Recentemente a Schin foi criticada por um comercial considerado ofensivo contra as mulheres de Santa Catarina…
No caso de Blumenau, foi uma comunicação focada para o Oktober Fest, em que fizemos uma brincadeira, mas o objetivo, de maneira alguma, foi botar a mulher como objeto de desejo. De qualquer maneira, acatando aos pedidos dos consumidores, alteramos a propaganda. Agora, uma coisa é verdade: as redes sociais funcionam como um termômetro do conteúdo da mensagem para saber se funciona ou não. É uma forma de a gente ter um feedback imediatamente caso uma determinada ação esteja infringindo algum código moral, racial ou mesmo sexual.
Qual é o briefing ideal para que as agências não criem campanhas que possam gerar novos constrangimentos?
A ideia é usar o humor sem colocar a mulher como figura de objeto, até porque elas são cada vez mais representativas no mercado cervejeiro. É uma linha tênue. O direcionamento é que a mensagem não poderá ofender nenhum público. Até pela mensagem atual da Schin, “do jeito que o povo gosta”, não posso segregar nenhum público. Obviamente é comum usar uma mulher bonita, ou mesmo um homem bonito, que a gente sempre escolhe porque isso representa qualidade, apesar de não ser algo percebido diretamente, mas reforço que o foco principal estará no conteúdo da mensagem e não especificamente na imagem de uma mulher ou uma figura única, até porque, no final das contas, acaba se tornando uma estratégia muito perigosa. Portanto, preferimos trabalhar de uma forma mais segura.
O que é mais importante para vender cerveja, propaganda ou uma boa estratégia no ponto de venda?
Entendo que seja 60% para a distribuição e 40% para a publicidade. O produto precisa estar bem distribuído e presente. A embalagem é outro fator importantíssimo, pois transmite a personalidade do produto, inclusive porque a embalagem muda o sabor do psicologicamente – não efetivamente. Portanto, o trabalho realizado no ponto de venda ainda é muito importante. Por exemplo, é fundamental que a cerveja esteja gelada. No ponto de venda é o consumidor sozinho com a marca. Já o papel da propaganda é criar, de forma lúdica, uma maneira de o consumidor se identificar com aquela marca. Saber qual mensagem queremos passar e como a gente quer que o consumidor se sinta quando consuma.

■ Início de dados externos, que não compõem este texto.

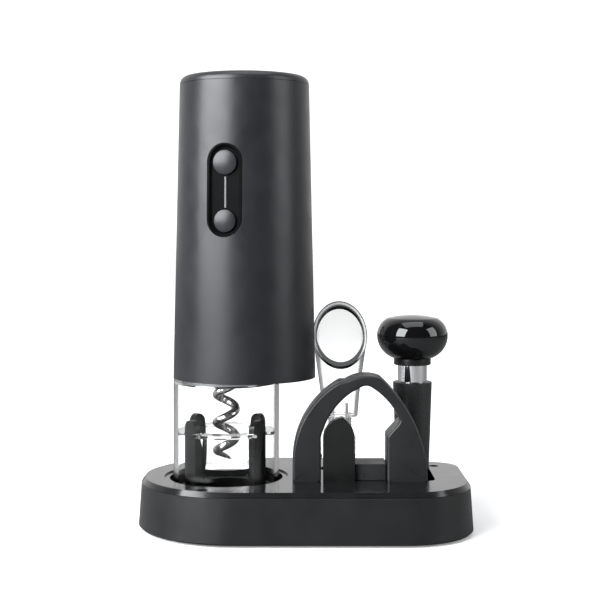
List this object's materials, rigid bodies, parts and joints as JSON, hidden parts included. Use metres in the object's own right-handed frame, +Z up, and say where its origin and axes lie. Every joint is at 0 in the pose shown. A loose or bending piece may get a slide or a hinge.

As cervejarias estão sempre entre os maiores anunciantes…
Comunicação tem papel relevante, mas, se o produto não estiver bem posicionado no ponto de venda, acaba sendo um desperdício de budget. Por outro lado, um produto estando bem posicionado no ponto de venda, com uma comunicação que pode até não ter um orçamento grande, desde que seja assertiva, oferece resultados melhores. Inclusive, existem muitas marcas regionais que fazem bem a construção de marca a partir do ponto de venda, que não usa quase nada de mídia, mas consegue estar presente no dia a dia das pessoas.
A Schin tem forte rejeição em São Paulo ao mesmo tempo que é líder no Nordeste. Qual o plano para a marca?
É potencializar onde a marca tem bom desempenho. Temos feito estudos para entender essa rejeição, porque muitas vezes isso está mais relacionado com a imagem do produto do que com a qualidade da cerveja em si. Em testes cegos nós não vemos essa rejeição. Mas o ponto central é que o Brasil tem dimensões continentais e cada região do país tem peculiaridades. Neste contexto, é normal que cada vez mais haja marcas com aceitação maior ou menor em algumas áreas. A própria líder de mercado tem marcas com desempenho alto em áreas focadas e nem aparece em outras. Em regiões onde a Schin não tem bom desempenho, a estratégia é atacar com outras marcas. Essa é a vantagem de ter um portfólio amplo.
Como anunciante, como você vê o modelo de remuneração da publicidade no Brasil, baseado no chamado BV (Bonificação por Volume)?
É um modelo que vem sendo bastante questionado, não é? Como cliente, nossa busca é sempre ter o menor custo ou como fazer mais com a mesma verba. O pagamento de BV acaba sendo uma relação muito mais entre agência e veículo. Acho que é um assunto que pode evoluir. Talvez não seja possível chegar ao modelo de mercados em que não há BV, mas acredito que seja necessário chegar a um meio- -termo com um modelo mais competitivo. A gente não gosta muito de se meter nessa relação, mas gostaríamos de ter um maior poder de compra quando falamos em mídia.